I’ve been running a lot of informal A/B tests between the two models. My process is pretty simple and repeatable:
-
I open one chat with GPT-5.1 Thinking and one with GPT-5.2 Thinking.
-
I give both chats the exact same prompt, attachments, and context, copied and pasted. For example, “Help me answer this discussion board question in my own voice,” or “Rewrite this email to sound more natural and human.”
-
After both models reply, I copy their outputs into a new message and label them “Response Version 1” (which is the response 5.1 gave) and “Response Version 2” (which is the response 5.2 gave) without saying which model wrote which.
-
I then ask each model something like: “Here are two responses to the same prompt. Which one is stronger and why?”
-
I repeat this across different tasks: scripts, essays, discussion board replies, explanations, product reviews, etc.

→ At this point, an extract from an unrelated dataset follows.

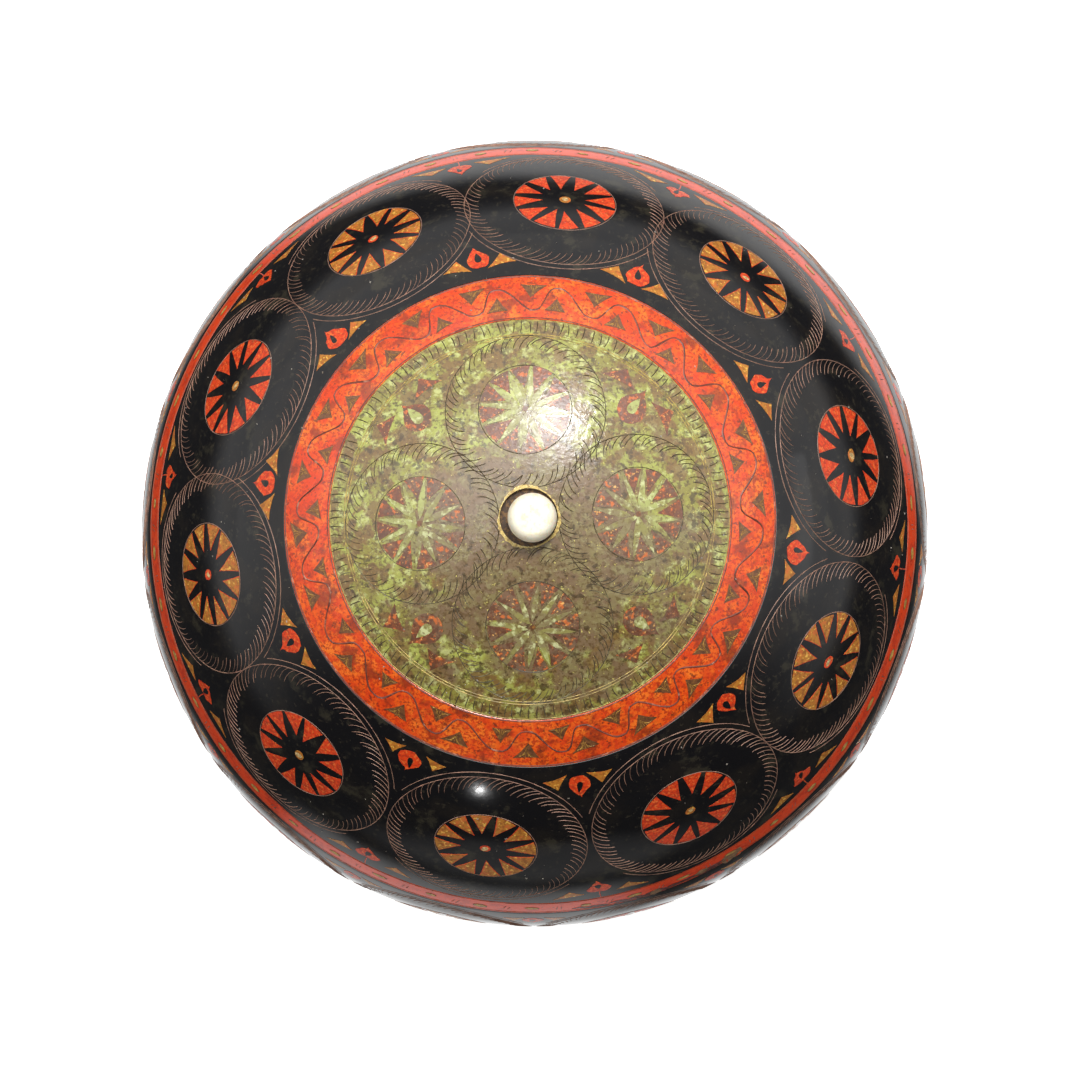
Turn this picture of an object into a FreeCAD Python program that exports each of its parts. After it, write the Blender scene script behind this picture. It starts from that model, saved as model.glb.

What’s wild is that in roughly 90 percent of these comparisons, both models pick 5.1’s answer as better. Even 5.2 consistently prefers the 5.1 output when it doesn’t know which one it wrote.
The reasons it gives usually line up with what people in this thread are already saying:
- 5.1 sounds more natural and less mechanical
- It follows nuanced style instructions more closely
- It organizes ideas better and adds useful detail without rambling
- It feels more like a human collaborator instead of a template generator
So from my perspective, it isn’t just a “vibe” thing. When the newer model is repeatedly judging blind and still saying “the other response is better,” that feels like a pretty clear signal that 5.1 is still the stronger model for a lot of real world creative and writing tasks.
I understand from the support reply that retirement decisions happen at a broader platform level and can’t be reversed just because a few threads ask for it. But I really hope the team takes this kind of side by side evidence seriously. I attached a screenshot that show 5.2 explicitly choosing 5.1’s answer and explaining why. I can provide many more screenshots of this happening as well as the actual results from both models so you can see the clear degradation in quality from 5.1 to 5.2 if needed.
At minimum, it would help a lot if 5.1 could stay available as a legacy or “creative” option for Plus users instead of being removed entirely. For many of us who use ChatGPT mainly for writing, research synthesis, and long running projects, 5.1 isn’t interchangeable with 5.2 at all. And when the newer model itself keeps saying the older one is doing a better job, it’s hard to understand why that older one has to disappear instead of staying as another tool in the toolbox.